Relativistic fluid dynamics and electromagnetic media

In this thesis we describe fluid media with electromagnetic properties in the context of general relativity. Using the variational principle we derive the Einstein equations from the Einstein-Hilbert action, the Euler-Lagrange equations for a multicomponent fluid and the Maxwell equations. We provide a covariant description of linear electromagnetic media and we also discuss media with non linear electromagnetic properties. We also provide a formula that generalises the expression for the Lagrangian of linear media, to that of non linear media and we discuss a set of constraints for linear electromagnetic media in terms of the material derivative.

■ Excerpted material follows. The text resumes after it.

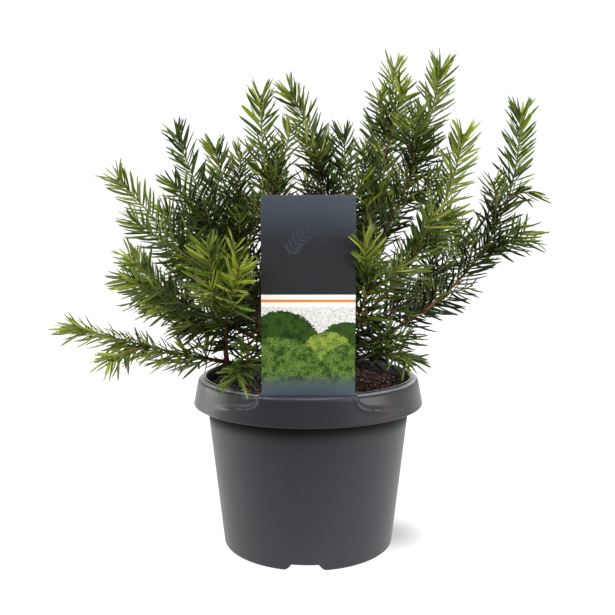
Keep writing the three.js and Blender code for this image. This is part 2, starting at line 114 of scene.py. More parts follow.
class Recipe:
    """One node material in the making."""

    def __init__(self, name: str, roughness: float, gloss: float = 0.5) -> None:
        """Starts a material.

        Args:
            name: the material's name.
            roughness: the shader's roughness.
            gloss: the shader's specular level.
        """
        self.material = bpy.data.materials.new(name)
        self.material.use_nodes = True
        self.tree = self.material.node_tree
        self.shader = self.tree.nodes["Principled BSDF"]
        self.shader.inputs["Roughness"].default_value = roughness
        self.shader.inputs["Specular IOR Level"].default_value = gloss
        self.place = self.node("ShaderNodeTexCoord", {}).outputs["Object"]

    def node(self, kind: str, inputs: dict[str | int, Setting], **settings: Setting) -> bpy.types.Node:
        """Adds a node.

        Args:
            kind: the node's type.
            inputs: what each input is given, by its name or number.
            settings: the node's own settings.

        Returns:
            The new node.
        """
        made = self.tree.nodes.new(kind)
        for name, value in settings.items():
            setattr(made, name, value)
        for name, value in inputs.items():
            if isinstance(value, bpy.types.NodeSocket):
                self.tree.links.new(value, made.inputs[name])
            else:
                made.inputs[name].default_value = value
        return made

    def noise(
        self, scale: float, detail: float = 3, stretch: Sequence[float] = (1, 1, 1)
    ) -> bpy.types.NodeSocket:
        """A noise pattern fixed to the piece.

        Args:
            scale: how many spots there are to a metre.
            detail: how many finer layers are added.
            stretch: the pattern's own scale along each axis.

        Returns:
            The pattern, about 0.3 to 0.7.
        """
        centred = self.node("ShaderNodeMapping", {"Vector": self.place, "Scale": stretch})
        inputs = {"Vector": centred.outputs[0], "Scale": scale, "Detail": detail}
        return self.node("ShaderNodeTexNoise", inputs).outputs["Fac"]

    def share(self, value: Setting, low: float, high: float) -> bpy.types.NodeSocket:
        """Stretches the part of a pattern from low to high over 0 to 1, eased."""
        inputs = {"Value": value, "From Min": low, "From Max": high}
        return self.node("ShaderNodeMapRange", inputs, interpolation_type="SMOOTHSTEP").outputs[0]

    def math(self, operation: str, *values: Setting) -> bpy.types.NodeSocket:
        """One sum on numbers or patterns."""
        return self.node("ShaderNodeMath", dict(enumerate(values)), operation=operation).outputs[0]

    def mixed(self, share: Setting, first: Setting, second: Setting) -> bpy.types.NodeSocket:
        """The colour at a share of the way between two others.

        Args:
            share: 0 for the first colour, 1 for the second.
            first: a colour or a pattern of colour.
            second: a colour or a pattern of colour.

        Returns:
            The mixed colour.
        """
        whole = [(*c, 1.0) if isinstance(c, tuple) else c for c in (first, second)]
        return self.node("ShaderNodeMix", {0: share, 6: whole[0], 7: whole[1]}, data_type="RGBA").outputs[2]

    def finished(
        self,
        colour: Setting,
        relief: Setting | None = None,
        depth: float = 0.1,
        roughness: Setting | None = None,
    ) -> bpy.types.Material:
        """Wires the patterns to the shader.

        Args:
            colour: the base colour's pattern.
            relief: the pattern of the surface's height.
            depth: the relief's height in millimetres.
            roughness: the roughness's pattern.

        Returns:
            The finished material.
        """
        self.tree.links.new(colour, self.shader.inputs["Base Color"])
        if relief is not None:
            inputs = {"Height": relief, "Distance": depth * MM, "Strength": 1.0}
            bumps = self.node("ShaderNodeBump", inputs)
            self.tree.links.new(bumps.outputs[0], self.shader.inputs["Normal"])
        if roughness is not None:
            self.tree.links.new(roughness, self.shader.inputs["Roughness"])
        return self.material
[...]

We discuss a model for a multifluid with general electromagnetic properties. We also derive the limit for the single fluid ideal magnetohydrodynamics in general relativistic context. In the final part we look into the linear stability of specific systems using the geometric optics method along with the notion of “fast” and “slow” variables. Employing this method we reproduce a number of results in Newtonian context, building gradually to the derivation of the magnetorotational instability. Additionally, we discuss the vanishing magnetic field of this configuration. Subsequently, considering an unperturbed background spacetime we derive the characteristic equations describing the relativistic inertial waves, the relativistic Rayleigh shearing instability and the relativistic magnetorotational instability. Finally, by assuming a low velocity and flat metric limit of the relativistic equations we reproduce the Newtonian characteristic equations.